Marketplace share in third-party logistics to halve
Marketplace share in 3PL is likely to halve to 34 per cent by FY28E as more e-commerce marketplaces like Meesho insource their logistics operations, they will reduce their reliance on third-party logistics (3PL) providers like Delhivery.
Jefferies estimate captive arm volumes to be similar/exceed Delhivery’s total addressable market (TAM) by FY28E, giving them a scale advantage and further pressuring 3PL incumbents.
Delhivery – not out of the woods yet
As the broader logistics industry undergoes consolidation, it could help restore pricing discipline. Previously, aggressive competition and cost-sharing with marketplaces like Meesho had led to weak parcel realizations, particularly for Delhivery.

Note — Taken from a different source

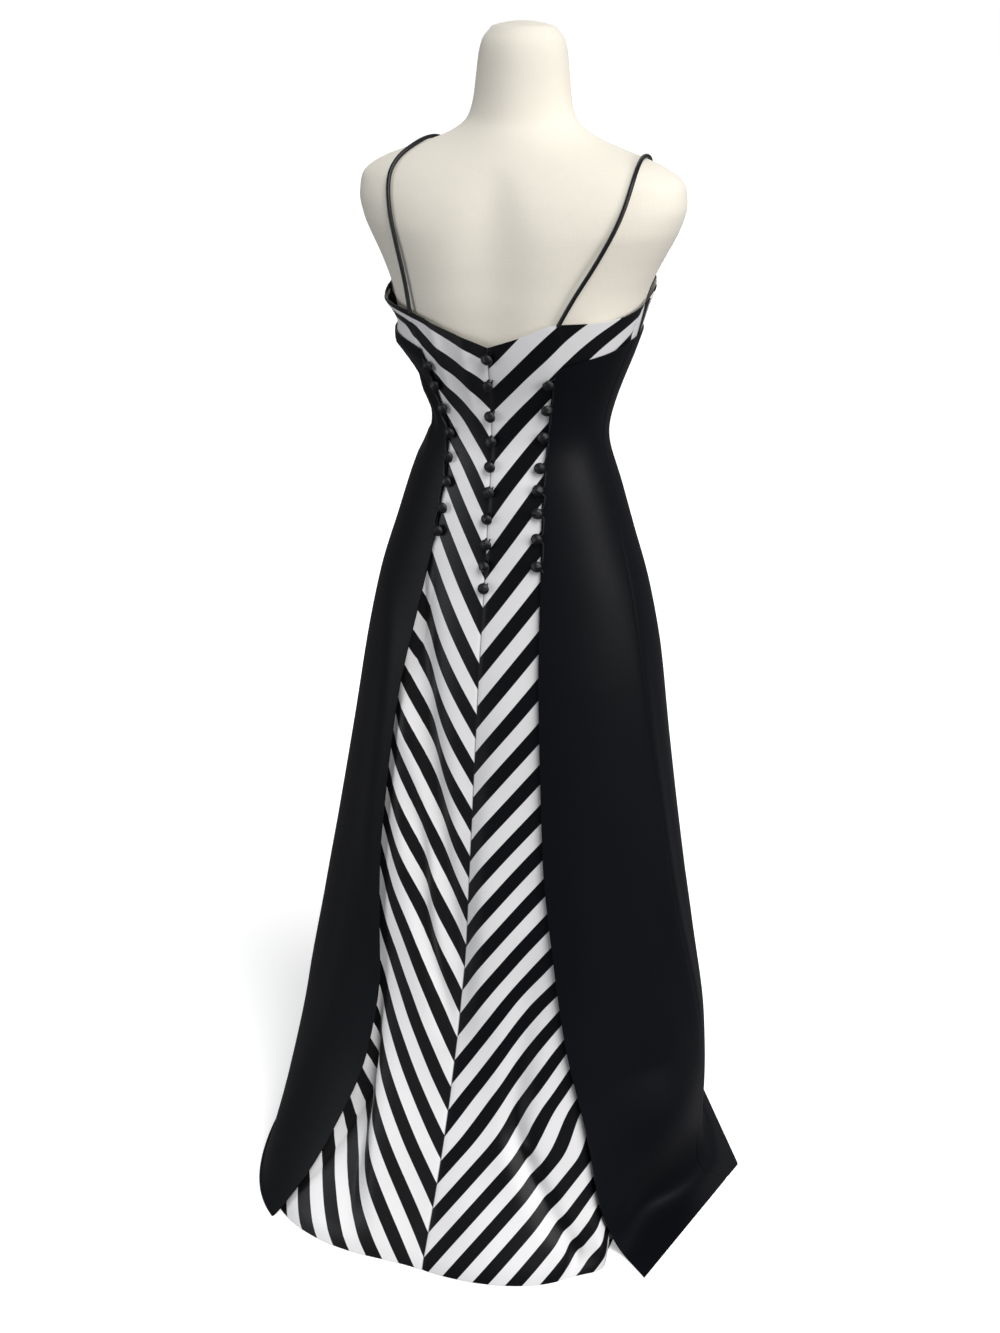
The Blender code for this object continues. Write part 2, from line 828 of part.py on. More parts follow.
def main():
    """Build the gown and the form it stands on."""
    clear_scene()
    collection = make_collection("evening_gown")
    stripes = make_material("striped_satin", (0.42, 0.42, 0.42), 0.40)
    black = make_material("black_satin", (0.010, 0.011, 0.014), 0.45)
    jersey = make_material("form_jersey", (0.72, 0.69, 0.62), 0.90)
    metal = make_material("painted_metal", (0.05, 0.05, 0.05), 0.50)

    form = make_form(collection, jersey, metal)
    panels = make_striped_panels(collection, stripes)
    panels.update(make_black_panels(collection, black))
    bpy.context.view_layer.update()

    mould = button_mould()
    make_centre_fastening(panels, mould, collection, black)
    make_side_fastening("right", RIGHT_BUTTONS, panels, mould, collection, black)
    make_side_fastening("left", LEFT_BUTTONS, panels, mould, collection, black)

    torso = surface_tree([form["form_torso"]])
    make_strap("strap_right", STRAP_RIGHT, torso, collection, black)
    make_strap("strap_left", STRAP_LEFT, torso, collection, black)


main()
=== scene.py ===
"""Evening gown on a limbless dress form: cloth, trim, form and studio.

Metres, +Z up. The gown faces -Y, its back is towards +Y, and the wearer's
right is at -X. Angles are in degrees about the upright axis: 0 is the centre
back, 90 the wearer's right side, 180 the centre front, -90 the left side.
"""

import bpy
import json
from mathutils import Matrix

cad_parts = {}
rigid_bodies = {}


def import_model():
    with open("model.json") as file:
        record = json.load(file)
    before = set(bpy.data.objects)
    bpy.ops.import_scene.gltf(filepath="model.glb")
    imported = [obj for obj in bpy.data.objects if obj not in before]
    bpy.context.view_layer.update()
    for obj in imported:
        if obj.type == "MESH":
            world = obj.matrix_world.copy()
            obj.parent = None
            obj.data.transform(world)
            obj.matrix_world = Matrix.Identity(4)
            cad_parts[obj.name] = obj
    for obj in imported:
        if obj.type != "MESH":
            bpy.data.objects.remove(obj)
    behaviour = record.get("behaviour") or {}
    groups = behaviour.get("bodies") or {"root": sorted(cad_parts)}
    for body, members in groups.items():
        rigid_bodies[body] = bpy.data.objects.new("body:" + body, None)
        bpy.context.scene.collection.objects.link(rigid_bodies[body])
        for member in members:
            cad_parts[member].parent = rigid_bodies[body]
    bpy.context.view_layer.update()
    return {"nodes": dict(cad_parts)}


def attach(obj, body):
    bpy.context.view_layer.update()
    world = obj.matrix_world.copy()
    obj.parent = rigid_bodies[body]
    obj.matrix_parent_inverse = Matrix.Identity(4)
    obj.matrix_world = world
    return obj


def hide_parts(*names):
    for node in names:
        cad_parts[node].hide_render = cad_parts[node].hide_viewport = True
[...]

However, with the expected consolidation, Delhivery and Ecom Express are likely to hold 57 per cent of the market share by FY27, improving pricing power and profitability.
Outlook on Delhivery
Despite the recent rally, Delhivery’s revenue share from its key customer, Meesho, has remained flat year-on-year (Y-o-Y), suggesting the full impact of Meesho’s insourcing has yet to materialize.
Delhivery’s FY25-28 Earnings before interest, tax, depreciation and amortisation (Ebitda) growth projections are optimistic, with Jefferies expecting a 57 per cent CAGR in earnings, driven by a 12 per cent CAGR in the 3PL business and 19 per cent growth in PTL (Parcel Transportation and Logistics). The company is also set to see a 14 per cent CAGR in its Supply Chain segment.